En muchos casos el concepto de barrio ha desaparecido. Y me refiero al barrio en el que los niños podían jugar al fútbol (en las variaciones clásicas del balompié de calle, como el mete gol tapa, arcos abandonados o penal o gol, por ejemplo). O el barrio en el que se podía ir, con relativa calma, a la tienda. En la ex carita de Dios – en buena parte de la ciudad- por barrio se entiende un conjunto más o menos articulado de casas, protegidas por vidrios cortados y guachimanes o rondines, de las clases medias para abajo, y por cercas electrificadas y guardias armados, en las detestables clases burguesas. Me parece que alguien definió, medio en broma medio en serio, a la democracia latinoamericana como el sistema por el cual el tercio de la población le presta sus servicios al segundo tercio, para que el tercer tercio no le robe.
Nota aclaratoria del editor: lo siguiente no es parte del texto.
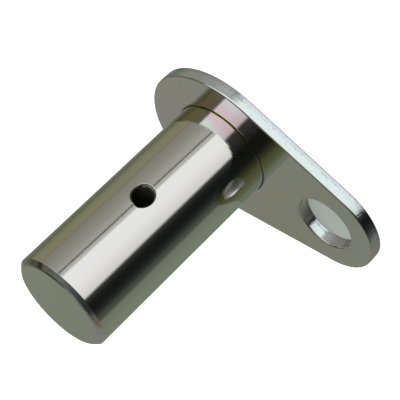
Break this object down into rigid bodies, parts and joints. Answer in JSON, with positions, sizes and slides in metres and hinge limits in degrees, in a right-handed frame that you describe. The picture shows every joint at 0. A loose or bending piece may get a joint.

Si lo anterior le parece poco, podemos hablar un rato del tráfico. De los buses que, en plena era postespacial, siguen dejando y recogiendo a sus pasajeros al vuelo. De la pintoresca y animada pugna entre los taxis ejecutivos y los taxis amarillos. De cómo, a cualquier hora, Quito es intransitable. Del nuevo aeropuerto que no tendrá vías de acceso.
Así es, camaradas domingueros, al parecer el lindo Quito de mi vida va camino a convertirse en el tridente del demonio o algo así. Lo que ustedes digan.